→ PROBLEM TO WORK ON
Look below for the line containing "to the hole." and the line containing "points = [vertex.co"; repeat exactly those two lines and all lines between them, and nothing else.
— Start EXCERPTED DATA —
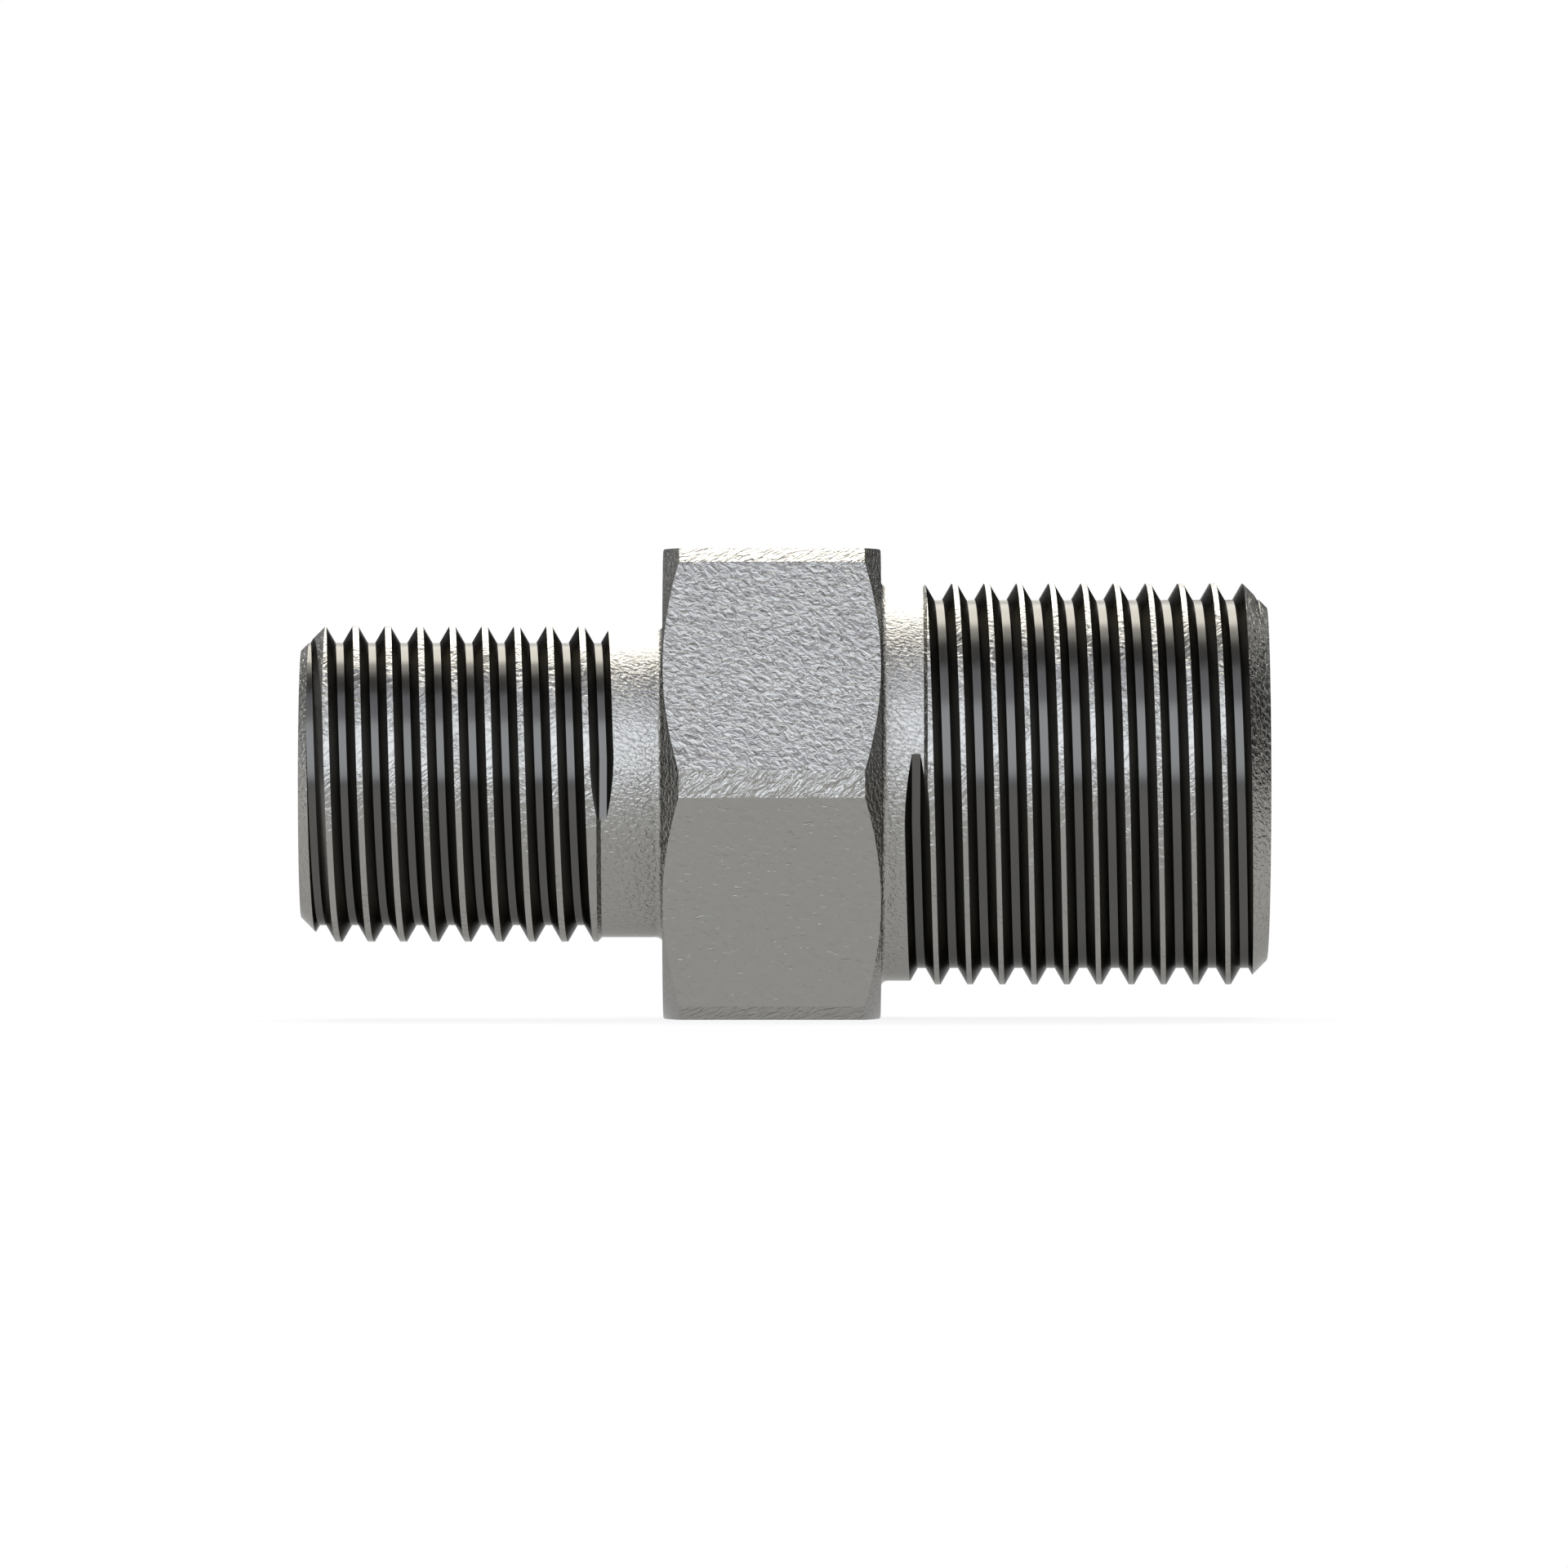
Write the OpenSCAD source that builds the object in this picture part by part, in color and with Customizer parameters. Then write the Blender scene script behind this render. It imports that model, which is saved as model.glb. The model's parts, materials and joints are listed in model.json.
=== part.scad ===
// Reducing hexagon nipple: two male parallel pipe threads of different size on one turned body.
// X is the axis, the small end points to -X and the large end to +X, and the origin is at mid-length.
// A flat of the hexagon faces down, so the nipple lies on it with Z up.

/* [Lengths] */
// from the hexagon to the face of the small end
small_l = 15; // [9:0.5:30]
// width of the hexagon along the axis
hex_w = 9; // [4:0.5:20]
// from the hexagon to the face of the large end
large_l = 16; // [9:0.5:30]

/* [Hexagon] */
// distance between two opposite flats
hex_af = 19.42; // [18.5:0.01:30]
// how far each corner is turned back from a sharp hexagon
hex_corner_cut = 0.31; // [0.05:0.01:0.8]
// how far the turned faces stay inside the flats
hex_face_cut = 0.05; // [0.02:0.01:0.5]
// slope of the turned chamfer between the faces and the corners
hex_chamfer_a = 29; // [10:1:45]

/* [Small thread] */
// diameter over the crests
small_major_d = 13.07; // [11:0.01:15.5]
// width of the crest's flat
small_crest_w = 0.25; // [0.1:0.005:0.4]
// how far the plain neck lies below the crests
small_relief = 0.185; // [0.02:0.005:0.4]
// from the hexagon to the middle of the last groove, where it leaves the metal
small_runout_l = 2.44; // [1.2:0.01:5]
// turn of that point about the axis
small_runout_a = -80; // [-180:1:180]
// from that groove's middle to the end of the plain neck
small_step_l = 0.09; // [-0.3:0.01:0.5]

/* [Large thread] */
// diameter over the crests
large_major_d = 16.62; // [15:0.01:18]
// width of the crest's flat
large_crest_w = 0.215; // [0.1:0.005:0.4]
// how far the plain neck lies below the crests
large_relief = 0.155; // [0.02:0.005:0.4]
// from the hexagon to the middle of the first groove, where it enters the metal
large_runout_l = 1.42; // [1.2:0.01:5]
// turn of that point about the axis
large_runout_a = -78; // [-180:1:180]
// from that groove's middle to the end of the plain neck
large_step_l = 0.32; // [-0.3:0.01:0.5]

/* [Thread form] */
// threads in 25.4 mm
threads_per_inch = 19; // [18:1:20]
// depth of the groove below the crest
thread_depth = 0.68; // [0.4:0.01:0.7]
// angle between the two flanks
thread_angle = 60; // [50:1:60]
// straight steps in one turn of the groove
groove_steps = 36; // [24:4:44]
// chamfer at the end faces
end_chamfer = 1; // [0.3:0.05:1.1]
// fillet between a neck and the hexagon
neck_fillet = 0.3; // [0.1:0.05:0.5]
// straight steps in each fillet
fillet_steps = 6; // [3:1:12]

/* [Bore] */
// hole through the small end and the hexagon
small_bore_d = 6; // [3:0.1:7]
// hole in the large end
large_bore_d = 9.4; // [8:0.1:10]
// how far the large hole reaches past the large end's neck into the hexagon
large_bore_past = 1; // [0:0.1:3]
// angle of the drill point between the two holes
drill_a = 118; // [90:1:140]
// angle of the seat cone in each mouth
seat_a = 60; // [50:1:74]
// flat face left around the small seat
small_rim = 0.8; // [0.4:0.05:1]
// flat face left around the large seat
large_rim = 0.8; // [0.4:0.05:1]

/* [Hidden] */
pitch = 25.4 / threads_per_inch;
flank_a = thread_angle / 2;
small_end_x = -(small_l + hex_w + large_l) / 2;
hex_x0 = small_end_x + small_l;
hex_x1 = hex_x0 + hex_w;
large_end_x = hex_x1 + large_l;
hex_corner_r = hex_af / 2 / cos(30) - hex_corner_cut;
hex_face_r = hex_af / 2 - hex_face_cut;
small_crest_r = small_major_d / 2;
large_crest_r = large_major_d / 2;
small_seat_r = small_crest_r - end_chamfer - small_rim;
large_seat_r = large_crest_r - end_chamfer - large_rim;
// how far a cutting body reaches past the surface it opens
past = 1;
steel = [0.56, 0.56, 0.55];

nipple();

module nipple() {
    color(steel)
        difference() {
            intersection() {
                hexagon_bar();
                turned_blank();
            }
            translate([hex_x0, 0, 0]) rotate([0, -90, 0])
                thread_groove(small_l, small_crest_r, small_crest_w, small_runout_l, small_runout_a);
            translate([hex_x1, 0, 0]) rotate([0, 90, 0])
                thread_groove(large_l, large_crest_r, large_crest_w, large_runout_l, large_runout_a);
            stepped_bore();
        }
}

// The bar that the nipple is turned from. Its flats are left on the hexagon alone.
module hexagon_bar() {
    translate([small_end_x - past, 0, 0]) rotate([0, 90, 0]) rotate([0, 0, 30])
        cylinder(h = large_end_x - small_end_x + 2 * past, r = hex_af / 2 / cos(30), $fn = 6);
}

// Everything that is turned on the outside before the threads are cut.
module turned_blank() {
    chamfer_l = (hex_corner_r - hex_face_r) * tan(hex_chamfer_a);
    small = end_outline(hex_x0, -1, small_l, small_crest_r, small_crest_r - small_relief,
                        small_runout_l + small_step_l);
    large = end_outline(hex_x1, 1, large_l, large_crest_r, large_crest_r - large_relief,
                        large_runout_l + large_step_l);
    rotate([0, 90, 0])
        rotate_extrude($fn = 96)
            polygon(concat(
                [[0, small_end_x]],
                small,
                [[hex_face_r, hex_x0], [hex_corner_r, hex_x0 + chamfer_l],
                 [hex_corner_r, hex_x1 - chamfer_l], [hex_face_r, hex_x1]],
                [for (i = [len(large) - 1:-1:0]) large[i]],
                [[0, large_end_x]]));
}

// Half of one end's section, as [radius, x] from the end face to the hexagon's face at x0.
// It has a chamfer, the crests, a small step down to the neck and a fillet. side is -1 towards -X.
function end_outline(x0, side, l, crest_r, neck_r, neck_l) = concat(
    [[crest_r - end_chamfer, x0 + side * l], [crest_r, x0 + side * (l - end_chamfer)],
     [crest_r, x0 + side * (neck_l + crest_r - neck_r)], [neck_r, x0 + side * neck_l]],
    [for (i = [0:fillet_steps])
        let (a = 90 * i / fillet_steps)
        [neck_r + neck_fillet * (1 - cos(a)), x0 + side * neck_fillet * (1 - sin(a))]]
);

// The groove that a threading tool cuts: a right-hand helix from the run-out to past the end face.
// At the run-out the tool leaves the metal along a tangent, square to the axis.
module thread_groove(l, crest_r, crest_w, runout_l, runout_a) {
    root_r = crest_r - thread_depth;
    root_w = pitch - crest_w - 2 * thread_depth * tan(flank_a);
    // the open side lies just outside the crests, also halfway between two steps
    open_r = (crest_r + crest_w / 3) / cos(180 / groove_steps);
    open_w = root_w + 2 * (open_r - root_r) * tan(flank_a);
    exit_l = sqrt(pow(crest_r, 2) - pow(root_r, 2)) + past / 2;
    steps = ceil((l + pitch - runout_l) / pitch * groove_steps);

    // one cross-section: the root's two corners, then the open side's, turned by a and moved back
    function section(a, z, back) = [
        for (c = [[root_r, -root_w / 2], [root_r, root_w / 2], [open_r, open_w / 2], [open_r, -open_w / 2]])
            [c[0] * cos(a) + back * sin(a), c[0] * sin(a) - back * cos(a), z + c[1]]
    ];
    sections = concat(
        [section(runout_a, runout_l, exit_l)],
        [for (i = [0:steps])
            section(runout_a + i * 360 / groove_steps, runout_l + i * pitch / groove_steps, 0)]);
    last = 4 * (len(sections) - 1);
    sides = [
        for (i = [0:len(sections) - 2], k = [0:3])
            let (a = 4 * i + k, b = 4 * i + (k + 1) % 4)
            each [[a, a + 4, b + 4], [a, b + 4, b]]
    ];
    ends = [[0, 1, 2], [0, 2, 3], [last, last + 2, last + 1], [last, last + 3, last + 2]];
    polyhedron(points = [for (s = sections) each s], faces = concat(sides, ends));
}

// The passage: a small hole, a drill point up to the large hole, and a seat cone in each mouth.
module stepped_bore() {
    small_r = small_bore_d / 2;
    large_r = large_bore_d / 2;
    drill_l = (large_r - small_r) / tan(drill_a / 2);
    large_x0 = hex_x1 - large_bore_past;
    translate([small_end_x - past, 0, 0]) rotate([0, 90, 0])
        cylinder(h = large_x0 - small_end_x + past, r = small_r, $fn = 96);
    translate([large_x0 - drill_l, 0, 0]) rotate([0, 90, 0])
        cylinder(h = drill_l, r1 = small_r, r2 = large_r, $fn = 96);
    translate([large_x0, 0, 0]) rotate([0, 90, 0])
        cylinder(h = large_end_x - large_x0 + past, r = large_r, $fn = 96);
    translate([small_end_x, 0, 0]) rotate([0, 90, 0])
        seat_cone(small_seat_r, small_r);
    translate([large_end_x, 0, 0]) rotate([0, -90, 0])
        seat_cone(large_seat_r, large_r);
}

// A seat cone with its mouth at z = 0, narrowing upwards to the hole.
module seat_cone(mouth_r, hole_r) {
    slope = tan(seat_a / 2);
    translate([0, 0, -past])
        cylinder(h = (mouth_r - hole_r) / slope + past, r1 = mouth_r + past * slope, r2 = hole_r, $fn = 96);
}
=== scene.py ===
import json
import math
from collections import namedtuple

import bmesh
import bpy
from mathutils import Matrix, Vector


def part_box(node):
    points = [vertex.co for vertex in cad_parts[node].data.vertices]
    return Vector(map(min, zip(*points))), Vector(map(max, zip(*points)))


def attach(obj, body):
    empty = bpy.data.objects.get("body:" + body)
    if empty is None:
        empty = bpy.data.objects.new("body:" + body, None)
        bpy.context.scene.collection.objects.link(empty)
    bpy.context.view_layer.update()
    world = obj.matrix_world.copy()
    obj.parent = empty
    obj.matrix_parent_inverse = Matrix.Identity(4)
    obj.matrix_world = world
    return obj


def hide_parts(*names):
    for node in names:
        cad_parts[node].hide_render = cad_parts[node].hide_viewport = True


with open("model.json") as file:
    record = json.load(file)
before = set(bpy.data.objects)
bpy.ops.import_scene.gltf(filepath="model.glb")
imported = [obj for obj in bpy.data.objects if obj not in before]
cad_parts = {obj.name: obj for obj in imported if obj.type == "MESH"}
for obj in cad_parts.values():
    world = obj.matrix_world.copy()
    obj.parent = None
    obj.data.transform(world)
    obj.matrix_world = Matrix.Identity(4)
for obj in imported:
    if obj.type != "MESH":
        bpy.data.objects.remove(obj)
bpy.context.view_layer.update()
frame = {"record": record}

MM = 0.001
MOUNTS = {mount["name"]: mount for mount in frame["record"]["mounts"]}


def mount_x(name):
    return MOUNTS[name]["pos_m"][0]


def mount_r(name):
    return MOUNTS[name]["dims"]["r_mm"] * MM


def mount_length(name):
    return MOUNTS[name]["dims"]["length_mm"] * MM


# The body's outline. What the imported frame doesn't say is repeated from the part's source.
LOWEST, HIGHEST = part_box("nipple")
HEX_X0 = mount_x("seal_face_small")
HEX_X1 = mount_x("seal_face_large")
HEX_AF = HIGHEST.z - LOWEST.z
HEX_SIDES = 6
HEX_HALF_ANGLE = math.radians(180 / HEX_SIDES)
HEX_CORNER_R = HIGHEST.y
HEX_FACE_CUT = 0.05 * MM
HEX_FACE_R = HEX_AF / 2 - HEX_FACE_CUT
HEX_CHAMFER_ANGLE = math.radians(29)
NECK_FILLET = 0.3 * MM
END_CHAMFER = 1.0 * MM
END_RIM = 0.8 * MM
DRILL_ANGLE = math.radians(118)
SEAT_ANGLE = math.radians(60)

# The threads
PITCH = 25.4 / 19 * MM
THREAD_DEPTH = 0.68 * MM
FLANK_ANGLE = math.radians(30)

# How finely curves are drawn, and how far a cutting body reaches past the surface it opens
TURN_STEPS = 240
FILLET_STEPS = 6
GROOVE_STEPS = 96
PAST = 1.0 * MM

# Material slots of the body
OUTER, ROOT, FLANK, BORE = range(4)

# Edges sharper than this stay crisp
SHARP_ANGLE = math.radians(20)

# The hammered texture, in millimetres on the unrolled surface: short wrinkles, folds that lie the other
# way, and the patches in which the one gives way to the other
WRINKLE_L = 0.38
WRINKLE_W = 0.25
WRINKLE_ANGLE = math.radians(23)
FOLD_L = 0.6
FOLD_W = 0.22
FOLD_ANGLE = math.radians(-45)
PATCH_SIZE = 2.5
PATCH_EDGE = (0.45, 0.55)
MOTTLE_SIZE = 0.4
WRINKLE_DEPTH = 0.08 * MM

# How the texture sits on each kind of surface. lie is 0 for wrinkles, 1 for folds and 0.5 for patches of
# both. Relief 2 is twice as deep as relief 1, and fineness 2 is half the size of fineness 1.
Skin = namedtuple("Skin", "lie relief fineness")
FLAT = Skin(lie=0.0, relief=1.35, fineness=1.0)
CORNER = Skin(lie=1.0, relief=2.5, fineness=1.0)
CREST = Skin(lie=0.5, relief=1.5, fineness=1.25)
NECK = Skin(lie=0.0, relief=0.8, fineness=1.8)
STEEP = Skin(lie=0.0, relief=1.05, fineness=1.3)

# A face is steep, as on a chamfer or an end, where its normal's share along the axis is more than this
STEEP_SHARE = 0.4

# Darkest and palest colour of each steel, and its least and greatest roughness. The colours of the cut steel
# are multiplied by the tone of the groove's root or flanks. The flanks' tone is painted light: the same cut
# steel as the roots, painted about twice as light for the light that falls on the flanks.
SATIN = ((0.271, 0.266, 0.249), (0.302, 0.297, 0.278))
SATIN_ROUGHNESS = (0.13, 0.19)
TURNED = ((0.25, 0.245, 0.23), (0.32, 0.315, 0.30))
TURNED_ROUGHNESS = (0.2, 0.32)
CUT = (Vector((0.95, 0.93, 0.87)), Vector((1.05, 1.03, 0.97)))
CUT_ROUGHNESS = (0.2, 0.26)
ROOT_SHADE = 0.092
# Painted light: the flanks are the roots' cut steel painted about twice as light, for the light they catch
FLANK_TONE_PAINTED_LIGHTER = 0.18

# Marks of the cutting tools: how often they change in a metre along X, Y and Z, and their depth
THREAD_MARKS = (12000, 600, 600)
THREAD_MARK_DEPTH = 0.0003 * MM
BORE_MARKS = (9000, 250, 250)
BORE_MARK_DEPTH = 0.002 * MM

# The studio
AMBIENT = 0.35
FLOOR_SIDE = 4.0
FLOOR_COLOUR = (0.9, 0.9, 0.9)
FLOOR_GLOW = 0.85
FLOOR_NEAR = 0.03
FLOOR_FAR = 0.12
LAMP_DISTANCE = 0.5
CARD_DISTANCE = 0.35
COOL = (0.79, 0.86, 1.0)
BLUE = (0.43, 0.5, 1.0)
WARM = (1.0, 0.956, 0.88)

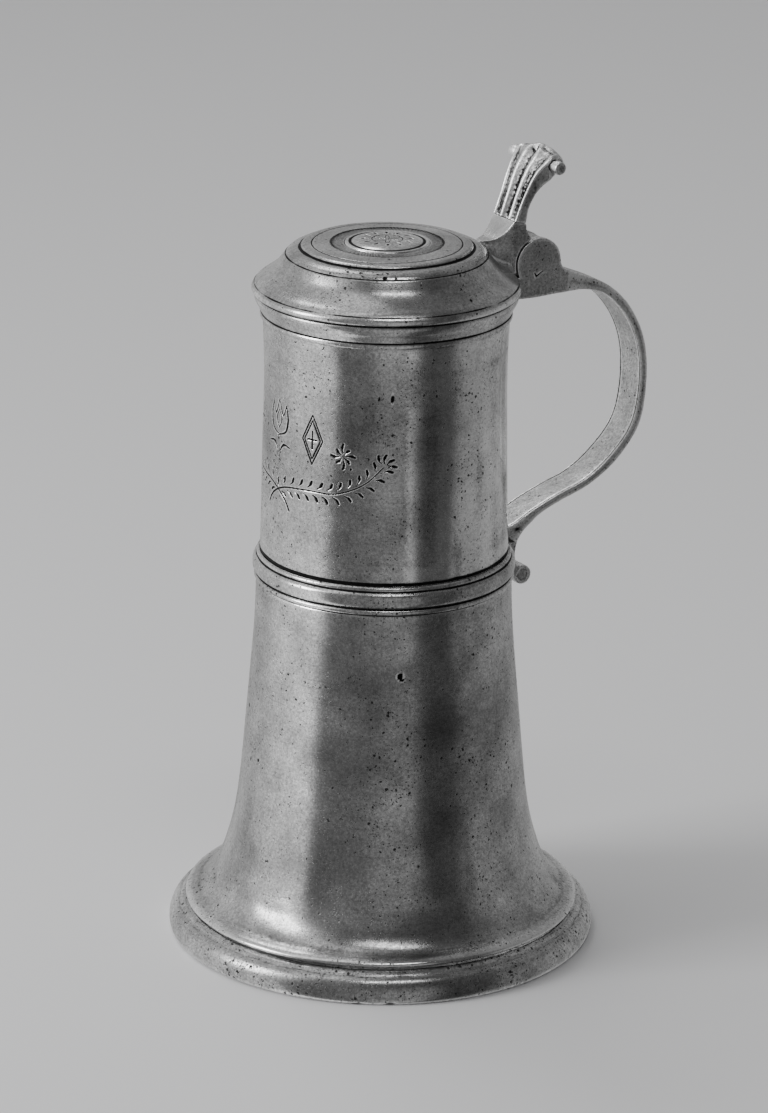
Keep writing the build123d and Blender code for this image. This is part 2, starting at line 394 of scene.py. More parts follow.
— End EXCERPTED DATA —
→ EXERCISE RESULT
// A seat cone with its mouth at z = 0, narrowing upwards to the hole.
module seat_cone(mouth_r, hole_r) {
    slope = tan(seat_a / 2);
    translate([0, 0, -past])
        cylinder(h = (mouth_r - hole_r) / slope + past, r1 = mouth_r + past * slope, r2 = hole_r, $fn = 96);
}
=== scene.py ===
import json
import math
from collections import namedtuple

import bmesh
import bpy
from mathutils import Matrix, Vector


def part_box(node):
    points = [vertex.co for vertex in cad_parts[node].data.vertices]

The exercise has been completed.